Let My People Know

"There is one exception to the rule"

 
A mitzvah is a mitzvah, and a transgression is a transgression, and the one cannot be offset against the other. 

A person cannot align his transgressions and mitzvot as two columns of figures that amount to a deficit or surplus of virtue. 

Each occurs on a different plane and has its effect upon the person regardless of what transpires on the other plane. 

A virtuous act does not reduce the negativity of a sinful act that preceded it, nor is it reduced by it. 

So even the most wicked of the wicked, even a heretic or an apostate, is duty bound to fulfill every commandment of the Torah. 

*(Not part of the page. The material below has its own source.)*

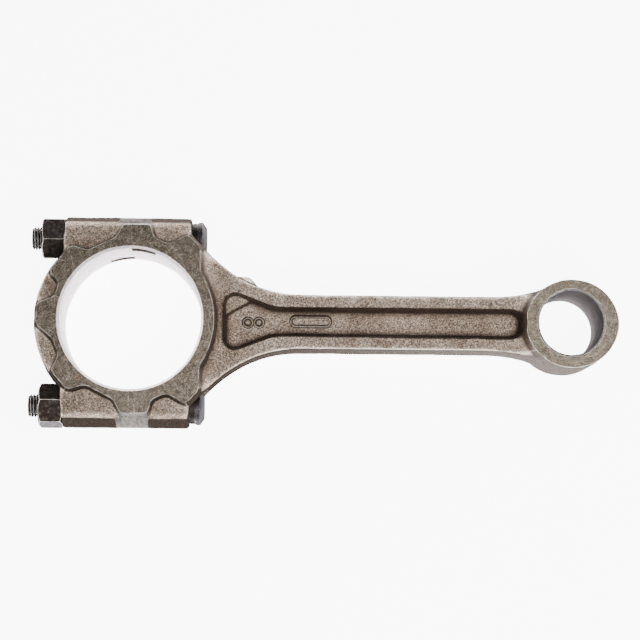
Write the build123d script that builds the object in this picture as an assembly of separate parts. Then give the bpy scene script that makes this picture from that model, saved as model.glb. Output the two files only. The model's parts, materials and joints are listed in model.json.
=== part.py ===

The fact that he is an unrepentant sinner who "even in his lifetime is regarded as dead" is true on one plane, and the fact that he is capable of performing mitzvot, and fully obligated to realize this capacity, is equally true on another plane. 

Because that which is forbidden is, by definition, irretrievably bound to evil, its rectification and elevation can come about only with the destruction of evil in the messianic era, when God will transform the very nature of creation. 

There is one exception to the rule that the positive essence buried within those objects and acts expressly forbidden by the Torah cannot be extracted by man. 

The exception is teshuvah, "repentance" (literally, "return"), which, on its highest level, has the power to elevate elements that derive from the utterly profane kelipot to holiness.